CBO requires column-level statistics to generate the best query execution plans. Later, when viewing these statistics from the command line, you can can choose to also include table-level statistics generated by the hive.stats.autogather configuration property. However, CBO does not use these table-level statistics to generate query execution plans.

[Note]Note

See Statistics in Hive for more information.

Enabling Cost-based SQL Optimization

Hortonworks recommends that administrators always enable CBO. Set and verify the following configuration parameters in hive-site.xml to enable cost-based optimization of SQL queries:

 

Table 1.1. CBO Configuration Parameters

CBO Configuration ParameterDescriptionDefault Value

hive.cbo.enable

Enables cost-based query optimization.

False

hive.stats.autogather

Enables automated gathering of table-level statistics for newly created tables and table partitions, such as tables created with the INSERT OVERWRITE statement. The parameter does not produce column-level statistics, such as those generated by CBO. If disabled, administrators must manually generate these table-level statistics with the ANALYZE TABLE statement.

True


The following configuration properties are not specific to CBO, but setting them to true will also improve the performance of queries that generate statistics:

Configuration ParameterDescriptionDefault Value

hive.stats.fetch. column.stats

Instructs Hive to collect column-level statistics.

False

hive.compute.query. using.stats

Instructs Hive to use statistics when generating query plans.

False

Generating Statistics

Use the ANALYZE TABLE command to generate statistics for tables and columns. Use the optional NoScan clause to improve query performance by preventing a scan of files on HDFS. This option gathers only the following statistics:

  • Number of files

  • Size of files in bytes

ANALYZE TABLE tablename [PARTITION(partcol1[=val1], partcol2[=val2], ...)] COMPUTE STATISTICS [NOSCAN];

The following example views statistics for all partitions in the employees table. The query also uses the NoScan clause to improve performance:

ANALYZE TABLE employees PARTITION (dt) COMPUTE STATISTICS 

Generating Column-level Statistics:

Use the following syntax to generate statistics for columns in the employee table:

ANALYZE TABLE tablename [PARTITION(partcol1[1=val1], partcol2[=val2], ...)] COMPUTE STATISTICS FOR COLUMNS [NOSCAN]; 

The following example generates statistics for all column in the employees table:

ANALYZE TABLE employees PARTITION (dt) COMPUTE STATISTICS FOR COLUMNS; 

Viewing Statistics

Use the DESCRIBE statement to view statistics generated by CBO. Include the EXTENDED keyword if you want to include statistics gathered when the hive.stats.fetch.column.stats and hive.compute.query.using.stats properties are enabled.

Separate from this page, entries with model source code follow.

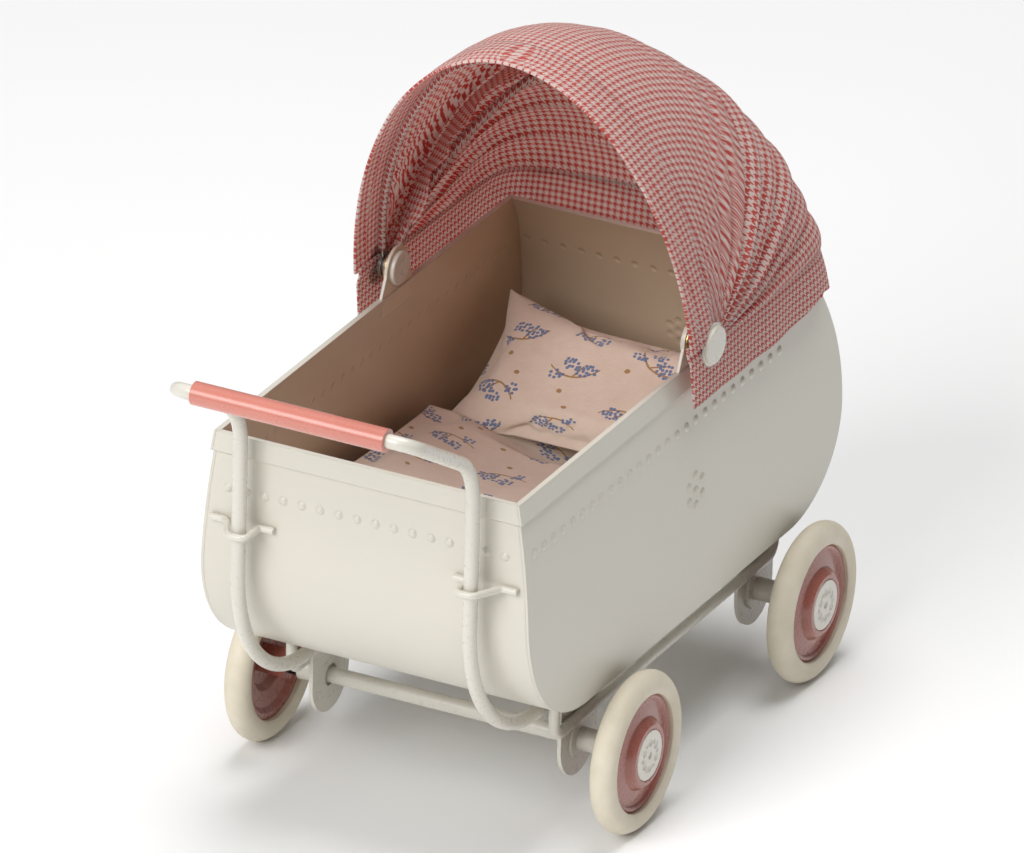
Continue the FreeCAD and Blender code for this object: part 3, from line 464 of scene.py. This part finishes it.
def grid_faces(rows, columns, flip=False):
    faces = []
    for i in range(rows - 1):
        for j in range(columns - 1):
            a = i * columns + j
            quad = (a, a + 1, a + columns + 1, a + columns)
            faces.append(quad[::-1] if flip else quad)
    return faces


def apply_modifiers(obj):
    bpy.context.view_layer.update()
    shaped = bpy.data.meshes.new_from_object(obj.evaluated_get(bpy.context.evaluated_depsgraph_get()))
    shaped.name = obj.name
    obj.modifiers.clear()
    obj.data = shaped
    return obj


def waves(u, v, seed, octaves=4):
    """Smooth seeded noise, about -1 to 1, of two coordinates."""
    made = np.random.default_rng(seed)
    total = np.zeros(np.broadcast(u, v).shape)
    for k in range(octaves):
        for _ in range(3):
            a, b, p = made.normal(0, 1.6 ** k, 2).tolist() + [made.uniform(0, 6.28)]
            total = total + np.sin(a * u + b * v + p) / (1.7 ** k * 3)
    return total


# ---------------------------------------------------------------- hood

PIVOT_Y, PIVOT_Z = 22.8, 86.4
FRONT_ANGLE, BAND_ANGLE, MIDDLE_ANGLE, REAR_ANGLE = -18.3, -9.0, 40.0, 100.0
HALF_MM = 35.6
FOOT_SHARE = 0.14


def crown_reach(angle):
    return 51.6 + 0.00182 * (angle - 50.0) ** 2


def arch_frame(angle):
    """Foot and crown of the arch at an angle, in the side view, and its roundness power."""
    share = np.clip((angle - FRONT_ANGLE) / (REAR_ANGLE - FRONT_ANGLE), 0, 1)
    foot_y = 15.8 + 53.2 * share ** 0.55
    foot_z = 75.7 + 2.2 * share ** 5
    reach, turn = crown_reach(angle), np.radians(angle)
    crown_y = PIVOT_Y + reach * np.sin(turn)
    crown_z = PIVOT_Z + reach * np.cos(turn)
    return foot_y, foot_z, crown_y, crown_z, 2.0 / (2.0 + 1.8 * share ** 3)


def half_width(height, power):
    rise = np.clip((height - FOOT_SHARE) / (1 - FOOT_SHARE), 0, 1)
    sine = rise ** (1.0 / power)
    return HALF_MM * np.sqrt(np.clip(1 - sine ** 2, 0, 1)) ** power


def width_at(y, z):
    """Half width of the hood over a point of its side view."""
    low = np.full(y.shape, FRONT_ANGLE - 3.0)
    high = np.full(y.shape, REAR_ANGLE)
    for _ in range(32):
        mid = (low + high) / 2
        fy, fz, cy, cz, _p = arch_frame(mid)
        ahead = (cz - fz) * (y - fy) - (cy - fy) * (z - fz)
        low = np.where(ahead > 0, mid, low)
        high = np.where(ahead > 0, high, mid)
    mid = (low + high) / 2
    fy, fz, cy, cz, power = arch_frame(mid)
    length = np.hypot(cy - fy, cz - fz)
    along = ((y - fy) * (cy - fy) + (z - fz) * (cz - fz)) / length ** 2
    return half_width(along, power)


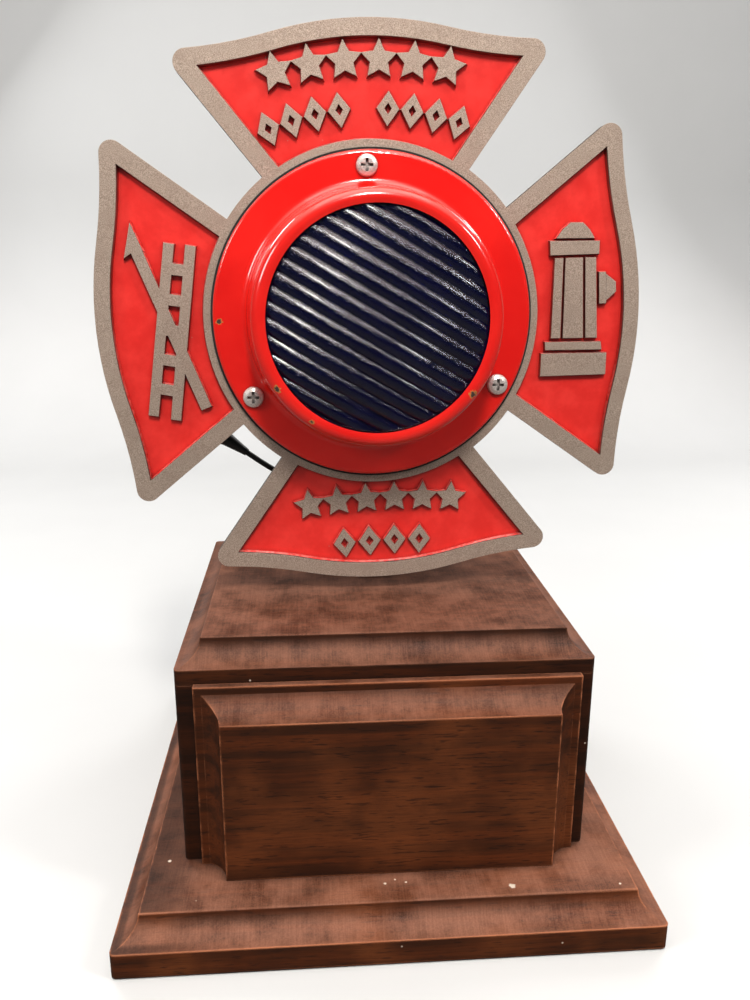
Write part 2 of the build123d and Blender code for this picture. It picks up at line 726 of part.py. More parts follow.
def stroke(start, end, width):
    """Straight bar of a given width between two points."""
    run = Vector(end) - Vector(start)
    middle = (Vector(start) + Vector(end)) * 0.5
    turn = Rot(0, 0, degrees(atan2(run.Y, run.X)))
    return Pos(middle.X, middle.Y) * turn * Rectangle(run.length, width)


def outline(*points):
    """Flat shape from its corners, given anticlockwise."""
    return Polygon(*points, align=None)


def star(size):
    """Five-pointed star of a given height."""
    outer = size / (1 + cos(radians(36)))
    points = []
    for i in range(10):
        radius = outer if i % 2 == 0 else outer * 0.5
        angle = radians(90 + 36 * i)
        points.append((radius * cos(angle), radius * sin(angle)))
    return outline(*points)


def lozenge(width, height, band):
    """Open diamond with an even band."""
    half_x, half_y = width / 2, height / 2
    scale = 1 - band * hypot(half_x, half_y) / (half_x * half_y)
    outer = [(half_x, 0), (0, half_y), (-half_x, 0), (0, -half_y)]
    inner = [(x * scale, y * scale) for x, y in outer]
    return outline(*outer) - outline(*inner)


def on_arc(motif, radius, slots, pitch, middle):
    """Copies of a motif on a shallow arc, each upright to it. Slots count from the centre."""
    row = []
    for slot in slots:
        angle = slot * pitch / radius
        place = Pos(radius * sin(angle), radius * cos(angle) - radius + middle)
        row.append(place * Rot(0, 0, -degrees(angle)) * motif)
    return row


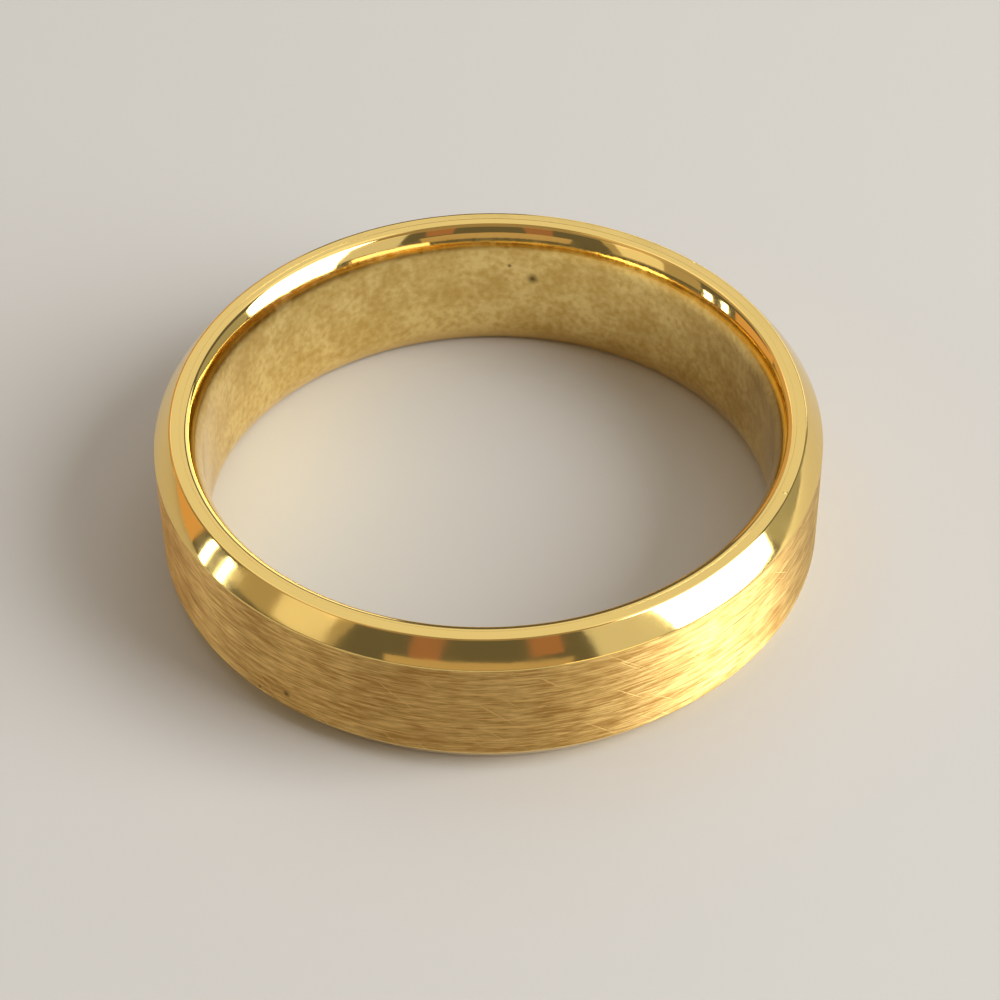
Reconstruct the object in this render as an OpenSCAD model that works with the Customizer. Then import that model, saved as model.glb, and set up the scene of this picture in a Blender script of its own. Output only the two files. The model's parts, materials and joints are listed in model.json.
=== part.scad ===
// Wedding band, size 7 1/2: a brushed outer band with polished bevels, lined
// by a thin comfort-fit sleeve. It lies on its lower rim, the finger hole
// along +Z, with the origin at the centre of that rim. Millimetres.

/* [Band] */
// Outside diameter over the brushed wall
band_od = 20.7; // [20.5:0.1:24]
// Width of the band, from rim to rim
band_w = 5; // [4:0.25:8]
// Diameter of the finger hole where it is narrowest
bore_d = 17.75; // [15:0.05:17.9]

/* [Polished bevels] */
// How far each bevel leans in from the brushed wall
bevel_run = 0.55; // [0.3:0.05:0.6]
// How far each bevel comes down the wall from its rim
bevel_drop = 0.75; // [0.4:0.05:1]
// Radius of the slight crown across each bevel
bevel_radius = 6; // [3:0.5:20]

/* [Comfort-fit sleeve] */
// How far each eased edge opens out from the finger hole
ease_run = 0.42; // [0.3:0.02:0.5]
// Radius of each eased edge, seen in a cut across the band
ease_radius = 1.8; // [1.2:0.1:3]
// Width of the sleeve's flat, between its eased edge and the seam
sleeve_land = 0.2; // [0.05:0.05:0.3]

/* [Smoothness] */
// Segments round the band when it is drawn
round_segments = 180; // [96:12:360]
// Segments in a full circle of the bevels' or the eased edges' radius
arc_segments = 96; // [48:12:180]

/* [Hidden] */

wall_r = band_od / 2;
rim_r = wall_r - bevel_run;
bore_r = bore_d / 2;
seam_r = bore_r + ease_run + sleeve_land;

// How far each eased edge reaches into the finger hole before it runs
// straight: the height of an arc that spreads by ease_run.
ease_drop = sqrt(ease_run * (2 * ease_radius - ease_run));

// How far back from the middle of a bevel the centre of its crown lies, and
// the angle between the horizontal and the way the bevel faces.
bevel_chord = norm([bevel_run, bevel_drop]);
crown_setback = sqrt(pow(bevel_radius, 2) - pow(bevel_chord / 2, 2));
bevel_lean = atan2(bevel_run, bevel_drop);

brushed_gold = "goldenrod";
polished_gold = "gold";

// What one bevel takes off a corner of the wall: all that lies outside a
// disc whose edge is the bevel's slight crown. End is 1 or -1, up or down.
module bevel_cut(end) {
    margin = 0.2;
    bevel_r = wall_r - bevel_run / 2;
    bevel_rise = (band_w - bevel_drop) / 2;
    difference() {
        translate([bevel_r, band_w / 2 + end * bevel_rise])
            square([bevel_run + 2 * margin, bevel_drop + 2 * margin], center = true);
        translate([
            bevel_r - crown_setback * cos(bevel_lean),
            band_w / 2 + end * (bevel_rise - crown_setback * sin(bevel_lean))
        ])
            circle(r = bevel_radius, $fn = arc_segments);
    }
}

// The band that shows from outside: a wall between two bevels and two flat
// rims, bored straight through for the sleeve.
module outer_band() {
    color(brushed_gold)
        rotate_extrude($fn = round_segments)
            difference() {
                translate([seam_r, 0])
                    square([wall_r - seam_r, band_w]);
                bevel_cut(1);
                bevel_cut(-1);
            }
}

// A disc whose innermost point touches the finger hole at one height.
module easing_disc(height) {
    translate([bore_r + ease_radius, height])
        circle(r = ease_radius, $fn = arc_segments);
}

// The liner, flush with both rims. Its inner edges are arcs that open out
// from the straight middle of the finger hole.
module comfort_fit_sleeve() {
    wall = seam_r - bore_r;
    color(polished_gold)
        rotate_extrude($fn = round_segments)
            intersection() {
                translate([bore_r, 0])
                    square([wall, band_w]);
                union() {
                    easing_disc(ease_drop);
                    easing_disc(band_w - ease_drop);
                    translate([bore_r, ease_drop])
                        square([wall, band_w - 2 * ease_drop]);
                }
            }
}

outer_band();
comfort_fit_sleeve();
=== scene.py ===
"""A brushed wedding band with polished bevels and a comfort-fit sleeve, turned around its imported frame."""

import json
from math import asin, atan2, cos, hypot, pi, radians, sin, tan

import bpy
from mathutils import Matrix, Vector


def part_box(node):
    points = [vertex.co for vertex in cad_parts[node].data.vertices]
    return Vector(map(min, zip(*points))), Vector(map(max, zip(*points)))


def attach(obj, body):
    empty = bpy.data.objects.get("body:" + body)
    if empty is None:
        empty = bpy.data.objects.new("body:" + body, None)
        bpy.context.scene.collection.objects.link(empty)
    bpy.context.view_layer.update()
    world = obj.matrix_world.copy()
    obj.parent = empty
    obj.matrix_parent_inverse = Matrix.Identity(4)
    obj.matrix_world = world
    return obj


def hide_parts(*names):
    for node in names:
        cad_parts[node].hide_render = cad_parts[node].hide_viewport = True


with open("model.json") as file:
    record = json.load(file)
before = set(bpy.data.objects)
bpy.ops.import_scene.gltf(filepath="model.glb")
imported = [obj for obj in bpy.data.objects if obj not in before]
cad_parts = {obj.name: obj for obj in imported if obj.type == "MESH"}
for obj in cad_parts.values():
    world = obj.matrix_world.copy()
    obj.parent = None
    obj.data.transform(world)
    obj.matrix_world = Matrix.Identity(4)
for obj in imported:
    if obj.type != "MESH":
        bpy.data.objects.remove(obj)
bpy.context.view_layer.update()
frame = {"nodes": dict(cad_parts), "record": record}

MM = 0.001

# ---- Sizes, from the frame ----

SAME = 0.002 * MM  # two sizes closer than this are one size


def outline_points(node):
    """The (radius, height) of every corner of a CAD node."""
    return [(hypot(v.co.x, v.co.y), v.co.z) for v in frame["nodes"][node].data.vertices]


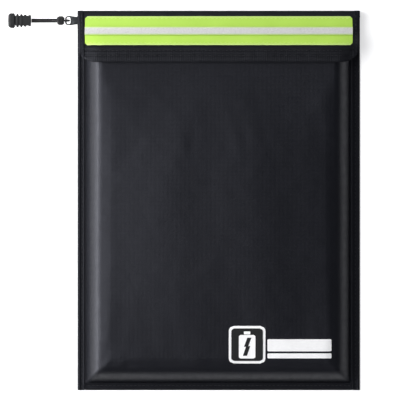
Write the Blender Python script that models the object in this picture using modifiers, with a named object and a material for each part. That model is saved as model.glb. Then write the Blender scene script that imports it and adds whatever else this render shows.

Viewing Generated Table Statistics

Use the following syntax to generate table statistics:

DESCRIBE [EXTENDED] tablename; 
[Note]Note

The EXTENDED keyword can be used only if the hive.stats.autogather property is enabled in the hive-site.xml configuration file.

The following example displays all statistics for the employees table:

DESCRIBE EXTENDED employees; 

Viewing Generated Column Statistics

Use the following syntax to generate column statistics:

DESCRIBE FORMATTED [dbname.]tablename.columnname; 

The following example displays statistics for the region column in the employees table:

DESCRIBE FORMATTED employees.region;